Libye : Kadhafi, la mort tragique du « Guide »
C’est à Syrte, sa ville natale, que le colonel libyen est mort, lynché par la foule, le 20 octobre 2011, après quarante-deux ans de dictature. Voici le récit qu’en fit alors François Soudan, dans JA.
Il aura eu, au moins, ce courage, cet honneur et cette folie. Être débusqué mais ne pas se laisser déterrer comme Saddam Hussein, après huit mois de cavale. Ne pas fuir comme Ben Ali. Ne pas être exhibé comme Moubarak.
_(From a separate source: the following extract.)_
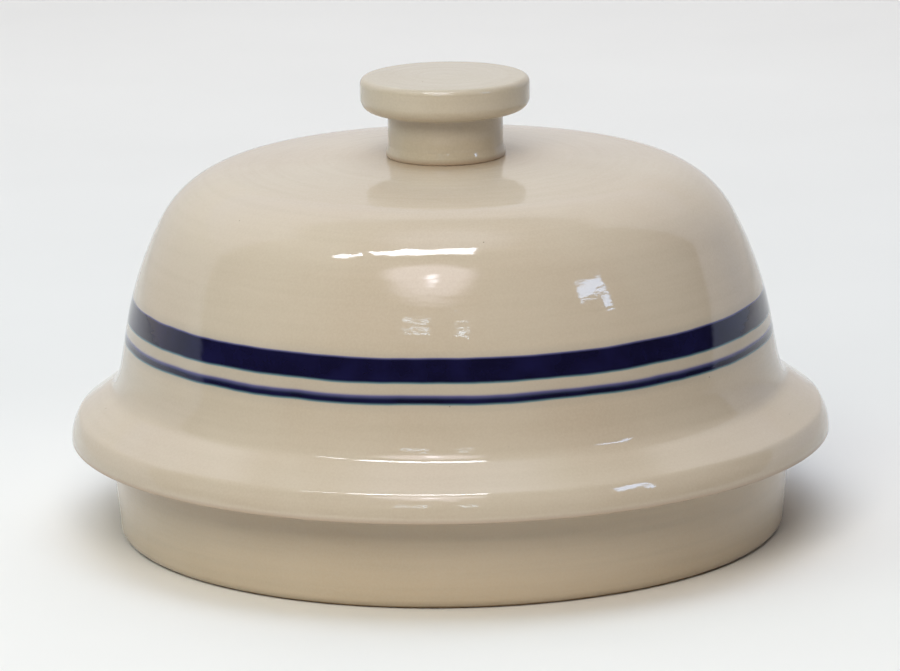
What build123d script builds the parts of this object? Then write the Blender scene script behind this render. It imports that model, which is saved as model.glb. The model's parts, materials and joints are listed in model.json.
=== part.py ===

Mourir, sous les shrapnels de l’Otan ou les balles de son peuple, mais mourir, finalement, au combat.
Catharsis dévastatrice
L’image de Mouammar Kadhafi le visage ensanglanté reposant entre le bras et le genou de ce qui semble être un infirmier, captée le jeudi 20 octobre 2011 à 12h23 par l’objectif d’un ex-rebelle, n’est pas de celles dont il convient de se réjouir – même si nombreux sont les Libyens à l’avoir fait. Mais elle arrange, dans le fond, chacun des protagonistes d’une guerre qui aura duré huit mois.
Qui, en effet, hormis les victimes du dictateur et leurs familles, avait réellement intérêt à le prendre vif plutôt que mort ? Qui voulait de cette catharsis dévastatrice, de ce déballage auquel inévitablement aurait donné lieu le procès public de quarante-deux années de règne ? Ni les dirigeants du Conseil national de transition (CNT), pressés de tourner la page du présent et, pour certains, de leur propre passé de collaboration. Ni les alliés de l’Otan, qui tous, à un degré ou un autre, se sont compromis avec un homme que sa richesse rendait fréquentable. Ni les révolutionnaires de la vingt-cinquième heure, serviteurs zélés du « maître de la grande tente », aujourd’hui planqués à Doha, Beyrouth, Le Caire ou Londres. Et encore moins, sans doute, Mouammar Kadhafi lui-même.
Il redoutait d’être traîné comme une bête de foire avant de finir au bout d’une corde comme Saddam
Nul ne craint plus l’humiliation que celui dont le pouvoir repose sur l’abaissement systématique et organisé de ses concitoyens. Kadhafi, à qui il restait quelque chose de la fierté bédouine, redoutait d’être traîné comme une bête de foire avant de finir au bout d’une corde comme Saddam, dont la chute l’avait tant traumatisé. Il n’aura pas connu ce destin abject, préservant ainsi un semblant de mythe dans le cœur de ceux qui, en Afrique et au sein de sa tribu, le considèrent déjà comme un martyr. C’est à son corps inerte, piétiné, profané, que la foule déchaînée à réservé les derniers outrages de la vengeance. À Bagdad, il y a cinq ans, la dépouille d’un autre tyran avait subi le même sort : il n’y a jamais de pitié pour les bourreaux.
L’option du pire
Le 20 octobre 2011, date de la mort de Mouammar Kadhafi, annoncée, programmée depuis que, tout à son refus halluciné de reconnaître sa défaite, le despote avait choisi l’option du pire, est désormais l’acte de naissance de la nouvelle Libye. Il fallait en passer par ces images indécentes pour que cesse enfin une guerre fratricide et de plus en plus sanglante puisque c’est ainsi qu’avance l’Histoire, entre drame et tragédie.
Kadhafi n’est plus, et bien rares sont ceux qui retiendront de lui la beauté sombre et le regard fiévreux du jeune officier libre qui prit le pouvoir un 1er septembre 1969 sur les ruines d’une monarchie avachie, suscitant en Libye et au-delà une vague de ferveur. L’idole déchue est morte à 69 ans, prise dans la nasse de Syrte, sa ville, qu’il n’a jamais voulu quitter, bouffie, les joues botoxées, les yeux à demi-clos, la bouche tordue de haine contre les « rats », les « cloportes », les « chiens errants », et tout le bestiaire de ses pires cauchemars.
Les opposants assassinés, les islamistes pendus, les démocrates disparus, les Berbères napalmisés, les prisonniers torturés, les Misratis bombardés et tous les grains anonymes de cet interminable chapelet de douleurs que fut pour nombre de Libyens le règne de ce « Guide » dévoyé peuvent désormais reposer en paix.